По существу, литература заметила этот дефицит – и знала о своей способности его заполнить – в конце 90-х; у Пелевина в «Generation П» «креаторы» пытались продать как раз национальную идею, которую так и не придумало государство. Отсутствие Общего смысла, Великого проекта – подталкивало писателей на самостоятельное измышление какого-либо Общего Дела.

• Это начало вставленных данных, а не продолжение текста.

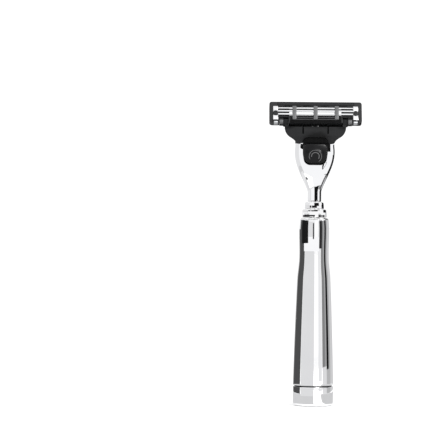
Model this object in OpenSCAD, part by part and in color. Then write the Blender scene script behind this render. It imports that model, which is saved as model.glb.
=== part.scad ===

«Общий смысл» теперь придумывают по-настоящему, не на продажу; слишком тяжелым оказалось состояние неприкаянности (Бенигсен в «ГенАциде» глумится над этим ощутимым дефицитом Нацидеи, придумывает откровенно издевательскую – заучивание народом наизусть отрывков из литературной классики). В качестве альтернативы тому нелепому смыслу, который спускается сверху, могут возникнуть самые разные инициативы – не обязательно на уровне нацидеи. Некоторые фантазии писателей на эту тему могут показаться довольно экзотическими: садулаевское отождествление современной России с Хазарией, супермаркет «Готовься к войне» Рубанова, прохановский «Холм» – герой которого пытается синтезировать общий смысл, собрав по горсточке землю из памятных мест Псковской области в символический холм. Персонажи изо всех сил стараются найти хоть какую-то альтернативу «духоте» – панк-музыка у Сенчина, театр в крапивинском «Дагги-Тиц». Сразу в нескольких романах возникают брутальные мужчины, чьи устойчивые социальные роли сформировались в 90-е, привыкшие жить, воюя в открытую – и не понимающие, что им делать теперь, при стабильности: они чувствуют, что наступила другая эпоха, в которой им неуютно. И литература пыталась понять правила игры, сконструировать модель поведения и минимальные условия для выживания особи, которая выше среднего, которая привязана к этому месту, которая не собирается эмигрировать – но и не довольна той имитацией Общего смысла, которая навязывается.
Ситуация, сложившаяся к 2008 году, была очень далекой от той, которая обычно приветствуется в России – когда страна, хотя бы на время, лишается всех «цивилизованных» черт и превращается в «космодром для второго пришествия», реализует свою богоизбранность (и Блок пишет «Двенадцать»). «Душная стабильность» была странным, не характерным для страны состоянием, вызывающим ощущение затхлости, несоответствия базовым закономерностям «этой страны»; особенно подозрительным представлялось, что за всем этим сегодняшним «процветанием» нет никакого внятного, предлагаемого сверху образа будущего. Литература (чувствующая, что реализуется некий сценарий, не до конца понятный и от этого еще более тревожный) встретила ее без восторга – нет, мы не найдем ни одного трубадура стабильности (хотя, теоретически, почему бы им не быть?).